Lee, 95, has been inspired her entire life after a mob of white supremacists burned down her family’s home in a predominantly white neighborhood when she was 12. That experience compelled her to a life of teaching and activism. In 2016, at age 89, she walked from her home in Fort Worth to Washington, D.C. — 1,400 miles — in an effort to bring awareness to her campaign to make Juneteenth a national holiday. She walked 21/2 miles each day to symbolize the two and half years that Black Texans were deprived knowledge of Lincoln’s order.
“We’re blessed to mark the day in the presence of Ms. Opal Lee,” Biden said in June at the bill signing ceremony. “You’re incredible. A daughter of Texas. You are an incredible woman, you really are. Hate never stopped her. Over the course of decades, she has made it her mission to see that this day came.”
Asked what she hoped the holiday would create beyond the recognition, Lee said in June: “If we would unify, if we would get together and do something about homelessness, and do something about people having decent housing, and decent food, and they would have not only a place to stay but a decent education. If we could just love one another, you know? If you could get past the color of my skin and love me like you do that boy next door to you.”
Lee joined the FORTitude podcast in December. Watch here.
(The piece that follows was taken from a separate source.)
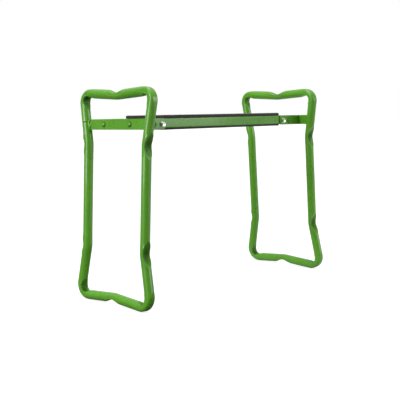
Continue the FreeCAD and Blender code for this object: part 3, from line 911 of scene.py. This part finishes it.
def dress_node(node, material, edge=0.0):
    """Gives a CAD node its finish, and breaks its sharp edges with modifiers."""
    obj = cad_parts[node]
    give(obj, material)
    if edge:
        weld = obj.modifiers.new("weld", "WELD")
        weld.merge_threshold = NODE_WELD_GAP
        flats = obj.modifiers.new("join_flats", "DECIMATE")
        flats.decimate_type = "DISSOLVE"
        flats.angle_limit = math.radians(NODE_FLAT_DEGREES)
        bevel = obj.modifiers.new("break_edges", "BEVEL")
        bevel.width = edge
        bevel.segments = 2
        bevel.limit_method = "ANGLE"
        bevel.angle_limit = math.radians(NODE_BEVEL_DEGREES)
        bevel.harden_normals = True


# =================================================================================================
# studio
# =================================================================================================
def hang(light, direction, place=(0, 0, 0)):
    """Puts a light in the scene, shining from a direction."""
    obj = bpy.data.objects.new(light.name, light)
    obj.location = place
    obj.rotation_mode = "QUATERNION"
    obj.rotation_quaternion = Vector(direction).to_track_quat("Z", "Y")
    bpy.context.scene.collection.objects.link(obj)
    return obj


def floor():
    bpy.ops.mesh.primitive_circle_add(vertices=96, radius=FLOOR_RADIUS, fill_type="TRIFAN")
    disc = bpy.context.object
    disc.name = "floor"
    pale = Finish("pale_floor", 0.7, Specular_IOR_Level=0.0)
    seen = pale.ramp(pale.noise(3, 2), (0.3, FLOOR_SEEN[0]), (0.7, FLOOR_SEEN[1]))
    path = pale.tree.nodes.new("ShaderNodeLightPath").outputs["Is Camera Ray"]
    glow = pale.span(path, 0.0, FLOOR_GLOW, 0.0, 1.0)
    pale.tree.links.new(glow, pale.shader.inputs["Emission Strength"])
    pale.shader.inputs["Emission Color"].default_value = (1, 1, 1, 1)
    split = pale.tree.nodes.new("ShaderNodeSeparateXYZ")
    pale.tree.links.new(pale.place, split.inputs[0])
    rightward = pale.span(split.outputs["X"], 0.0, 1.0, *FLOOR_BOUNCE_SPAN)
    bounce = pale.mix(rightward, FLOOR_BOUNCE_LEFT, FLOOR_BOUNCE_RIGHT)
    give(disc, pale.finish(pale.mix(path, bounce, seen)))


def surroundings():
    """White to the camera; to everything else, brighter towards WORLD_BRIGHT_SIDE."""
    world = bpy.data.worlds.new("studio")
    bpy.context.scene.world = world
    world.use_nodes = True
    tree = world.node_tree
    tree.nodes.clear()
    output = tree.nodes.new("ShaderNodeOutputWorld")
    seen = tree.nodes.new("ShaderNodeBackground")
    seen.inputs["Color"].default_value = (1, 1, 1, 1)
    seen.inputs["Strength"].default_value = 1.0
    fill = tree.nodes.new("ShaderNodeBackground")
    fill.inputs["Strength"].default_value = WORLD_FILL
    mix = tree.nodes.new("ShaderNodeMixShader")
    path = tree.nodes.new("ShaderNodeLightPath")
    tree.links.new(path.outputs["Is Camera Ray"], mix.inputs["Fac"])
    tree.links.new(fill.outputs[0], mix.inputs[1])
    tree.links.new(seen.outputs[0], mix.inputs[2])
    tree.links.new(mix.outputs[0], output.inputs["Surface"])
    coordinate = tree.nodes.new("ShaderNodeTexCoord")
    toward = tree.nodes.new("ShaderNodeVectorMath")
    toward.operation = "DOT_PRODUCT"
    toward.inputs[1].default_value = WORLD_BRIGHT_SIDE
    tree.links.new(coordinate.outputs["Generated"], toward.inputs[0])
    ramp = tree.nodes.new("ShaderNodeValToRGB")
    stops = ramp.color_ramp.elements
    while len(stops) < len(WORLD_STOPS):
        stops.new(0.5)
    for stop, (position, level) in zip(stops, WORLD_STOPS):
        stop.position = position
        stop.color = (level, level, level, 1)
    shift = tree.nodes.new("ShaderNodeMapRange")
    shift.inputs["From Min"].default_value = -1
    tree.links.new(toward.outputs["Value"], shift.inputs["Value"])
    tree.links.new(shift.outputs["Result"], ramp.inputs["Fac"])
    tree.links.new(ramp.outputs["Color"], fill.inputs["Color"])


def lights():
    for name, direction, strength, spread in SUNS:
        sun = bpy.data.lights.new(name, "SUN")
        sun.energy = strength
        sun.angle = math.radians(spread)
        hang(sun, direction)
    for name, place, aim, size, watts in SOFTBOXES:
        softbox = bpy.data.lights.new(name, "AREA")
        softbox.shape = "RECTANGLE"
        softbox.size, softbox.size_y = size
        softbox.energy = watts
        hang(softbox, Vector(place) - Vector(aim), place).visible_camera = False


def camera():
    lens = bpy.data.cameras.new("camera")
    lens.sensor_width = 36
    lens.lens = 36 * FOCAL_LENGTHS_PER_FRAME
    lens.clip_start = 0.05
    lens.clip_end = 100
    forward = Vector((math.sin(CAMERA_YAW) * math.cos(CAMERA_PITCH),
                      math.cos(CAMERA_YAW) * math.cos(CAMERA_PITCH), -math.sin(CAMERA_PITCH)))
    right = Vector((math.cos(CAMERA_YAW), -math.sin(CAMERA_YAW), 0))
    up = right.cross(forward)
    cos, sin = math.cos(CAMERA_ROLL), math.sin(CAMERA_ROLL)
    turned_right = right * cos + up * sin
    turned_up = up * cos - right * sin
    obj = bpy.data.objects.new("camera", lens)
    turn = Matrix((turned_right, turned_up, -forward)).transposed()
    obj.matrix_world = Matrix.Translation(CAMERA_PLACE) @ turn.to_4x4()
    bpy.context.scene.collection.objects.link(obj)
    bpy.context.scene.camera = obj


# =================================================================================================
# the whole scene
# =================================================================================================
camera()
floor()
surroundings()
lights()
bpy.context.scene.view_settings.view_transform = "Standard"

coat = powder_coat("green_powder_coat", False)
dented_coat = powder_coat("green_powder_coat_on_tube", True)
plated = zinc()
sheet_steel = galvanised()
white_nylon = nylon()
pad_foam = foam()

for side_name in SIDES:
    give(leg_tube(side_name), dented_coat)
    give(weld_beads(side_name), coat)
    give(pivot_bolts(side_name), plated)
    give(pivot_nuts(side_name), plated)
    dress_node("crossbar_" + side_name, coat, 0.4 * MM)
    dress_node("hinge_bracket_" + side_name, coat, 0.4 * MM)
    give(crossbar_rivets(side_name), dented_coat)
    give(stop_pins(side_name), dented_coat)
    dress_node("pivot_washers_" + side_name, plated, 0.2 * MM)
    dress_node("pivot_spacers_" + side_name, white_nylon, 0.3 * MM)
    dress_node("hinge_plate_back_" + side_name, coat, 0.3 * MM)
    dress_node("hinge_plate_front_" + side_name, coat, 0.3 * MM)
    dress_node("seat_end_rail_" + side_name, coat)
dress_node("seat_rail_back", coat)
dress_node("seat_rail_front", coat)
dress_node("seat_pan", sheet_steel)
give(pad("foam_pad_top", "pad_top", 1), pad_foam)
give(pad("foam_pad_bottom", "pad_bottom", -1), pad_foam)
The full text of the letter to the Nobel committee follows:
Dear Chair Reiss-Andersen and Members of the Norwegian Nobel Committee:
We the undersigned members of the United States Congress, respectfully nominate Ms. Opal Lee to receive the 2022 Nobel Peace Prize in recognition of her work to establish Juneteenth as a national holiday and bring awareness to the contributions and struggles of African Americans in the United States, as well as her mission to create a more equitable society for humanity.
Ms. Lee has worked tirelessly for several decades to bring recognition to the date the last recognized enslaved people in Texas were freed, June 19, 1865, two and a half years after the proclamation was signed. This date is the effective date that freed all enslaved people in the United States. Enslaved individuals knew freedom had come in 1863, but because the Civil War was still raging there was no enforcement mechanism to make the slave owners release them. After the Union soldier arrived in Galveston, June 19 became a recognized day of celebration for African Americans in Texas and in 2021 it became a national holiday for all Americans.
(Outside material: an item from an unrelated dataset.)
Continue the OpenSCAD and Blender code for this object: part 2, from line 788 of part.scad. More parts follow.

As a child, Opal Lee’s family home was attacked by a mob of white supremacists who vandalized and set the home on fire. This hate crime sparked a change in Ms. Lee and caused her to dedicate her life to teaching and advocating against white supremacy. The celebration of Juneteenth became for her not just a day to celebrate the freeing of enslaved people in Texas but the recognition of the need to uphold the freedoms that African Americans gained and a call to fight against for equality for all humans. Over the decades Ms. Lee organized many different efforts to have the holiday recognized such as in 2016 when she organized and participated in a walk from Fort Worth, Texas to Washington, D.C., to raise awareness of the importance of Juneteenth and the need to have the date designated as a federal holiday.
As an advocate, Ms. Lee’s hopes to establish Juneteenth as a national holiday went far beyond just recognizing the day that the final enslaved people were notified of their freedom. It is also a symbol of her hope that we as Americans can come together and unify against social issues that are plagues on our nation such as homelessness, education inequality, and food insecurity to name a few.
Ms. Lee’s long resume of working for social equity includes a number of organizations she has been involved with and assisted in establishing as a demonstration of her love for and dedication to humanity. She was a founding member of Citizens Concerned with Human Dignity to assist the economically disadvantaged in Fort Worth; served as a member of the Board of Habitat for Humanity, with which she formerly volunteered, and is currently on the board of the organizations Land Acquisition Board; she also helped to establish the Tarrant County Black Historical & Genealogical Society dedicated to the preservation of the history of the Fort Worth black populace. She has served on the Historic & Cultural Landmarks Commission, AIDS Outreach committee, Evans Avenue Business Association, Good Samaritans, and Riverside Neighborhood Advisory Council as her contribution to her community. She served as Precinct Chair for District 8 for over 30 years, a member of Grandmother’s Club, and Ethel Ransom Humanitarian & Cultural Club. And currently, she serves as a Board Member of Unity Unlimited, Inc, with the mission to provide educational activities and resources to people, young and old, foster unity and harmony within the community, the city, the state, the nation and the world regardless of race, culture or denomination. She is also an active member in her church, Baker Chapel AME where she serves as a Missionary, church schoolteacher, assistant teacher and Deaconess.
On June 18, 2021, President Joseph R. Biden, signed the Juneteenth holiday into law as an American national holiday. Ms. Opal Lee was invited to the White House to celebrate and participate in the signing of the law as recognition of her tireless advocacy and work to bring recognition to the important date marking the freedom of the final enslaved people who had been kept from their freedom and full participation in our American society. This milestone in her mission to achieve her ultimate goal of freedom and basic human rights is a heartening reminder of why she does the work she has committed herself to and the advocacy that she continues to do. At the age of 95 years old she is still fighting and repeats her personal mantra with every chance she gets, “None of us are free until we’re all free”.
Her tireless efforts over the decades and her work to advance understanding and respect between individuals of different backgrounds and socioeconomic levels along with her continuing mission to equality is why we members of Congress proudly nominate Ms. Opal Lee for the Nobel Peace Prize.